Many companies utilize their signature colors for the exterior and interior of their office suites, buildings, and more. But for a product strategy and design firm in Austin, Texas, just one simple hue was needed to represent the brand.

Walk into the newly decorated frog design office, and the eye is immediately drawn to the bright green objects throughout the space. The colors are like a highlighter on the page, attracting attention to different architectural features of the office, including chairs around the table and panels along the wall.

That shade of green is frog design’s signature color, and when lauckgroup was tasked with designing the new office, they chose to feature the distinctive shade prominently in the space. The office primarily features white and shades of gray, with a yellow used sparsely—but it is the green that really stands out amidst the gray carpeting, the white and gray desks and walls. The team made green a prominent part of the design early on in the planning process, “to pay homage to the history of the firm and those that created great products before frog.”

“The frog employees love the space. The client-facing conference rooms are designed distinctively for presentations and video conference, while the back of the house remains casual with the flexibility for teams to relocate often when they have new engineering assignments,” said lauckgroup senior project designer April Warner, RID, LEED ID+C.

From the office lobby, the color can be seen in the company logo on the front desk, the books on the table, and in the chairs. One particularly prominent use of the color is a signature wall where employees can write down their ideas. “We also highlighted the main ‘tunnel’, which abstractly signified the timeline of the when the company was established,” Warner said. “Striking a line through the green tunnel in a graphic signals the event of becoming a frog.”

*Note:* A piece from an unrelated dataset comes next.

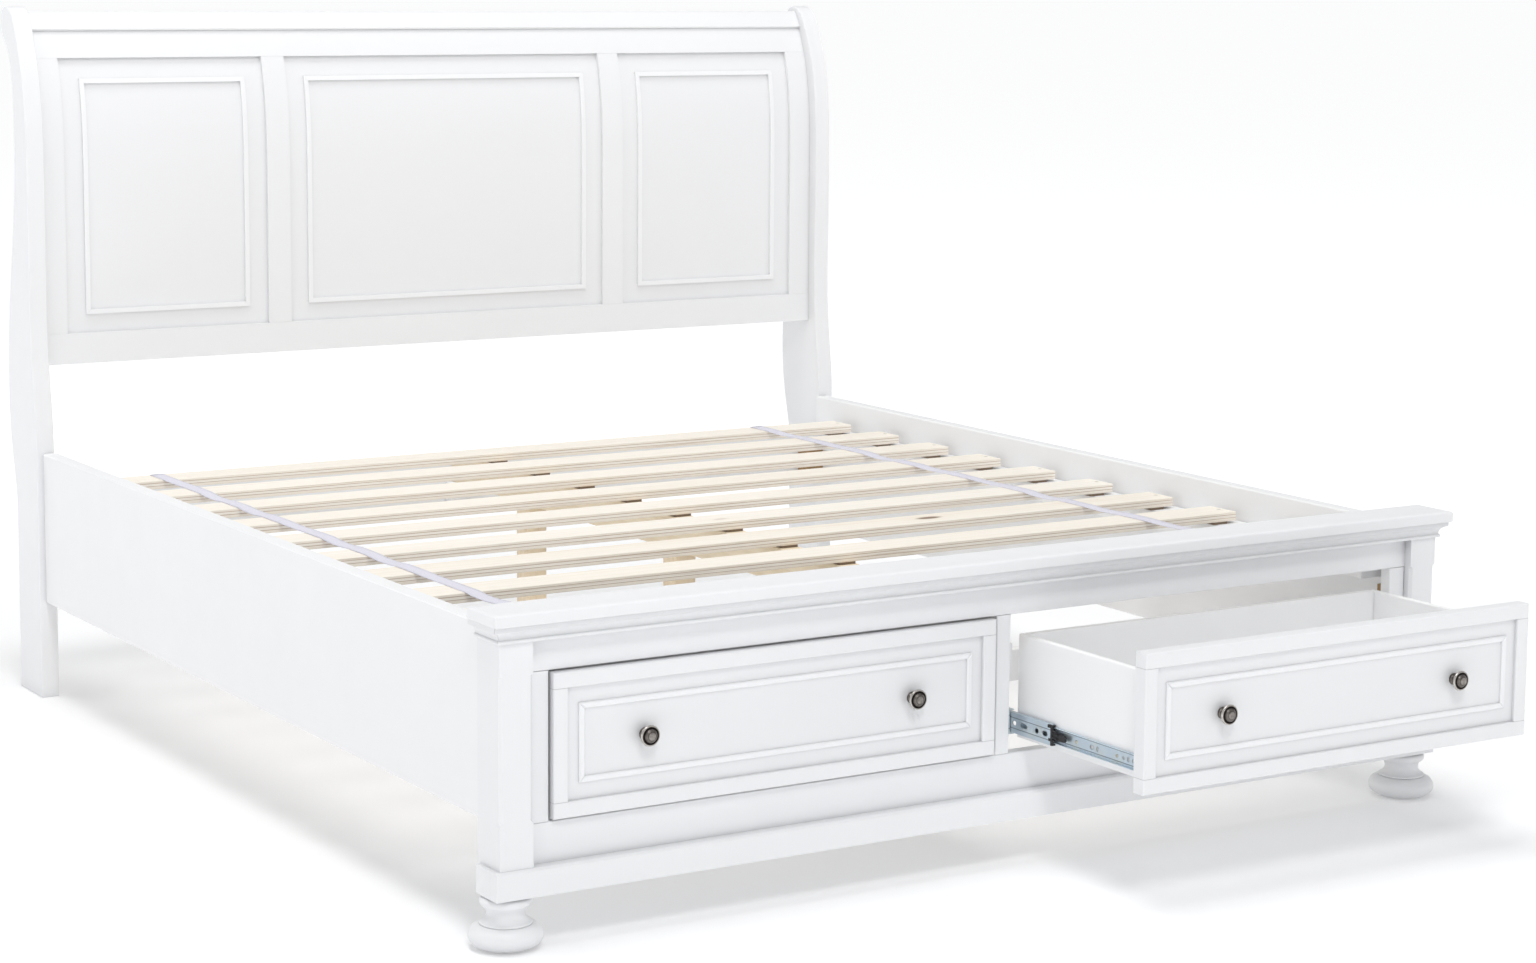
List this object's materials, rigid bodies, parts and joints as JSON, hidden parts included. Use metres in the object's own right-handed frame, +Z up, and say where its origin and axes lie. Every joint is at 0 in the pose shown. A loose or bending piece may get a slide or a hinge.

The building that houses frog design was previously a Google office, and so the design took advantage of the elements already in place in the structure. “We carefully removed the main Google branding elements and colors, but kept all of the heavily engineered infrastructure,” explained Joe Gowing, RID, lauckgroup’s principal-in-charge for the project.

Employees of frog design are enjoying the new space and the clean look the color palette creates. The effective use of a signature color took frog design’s branding into a direction that was both creative and simple.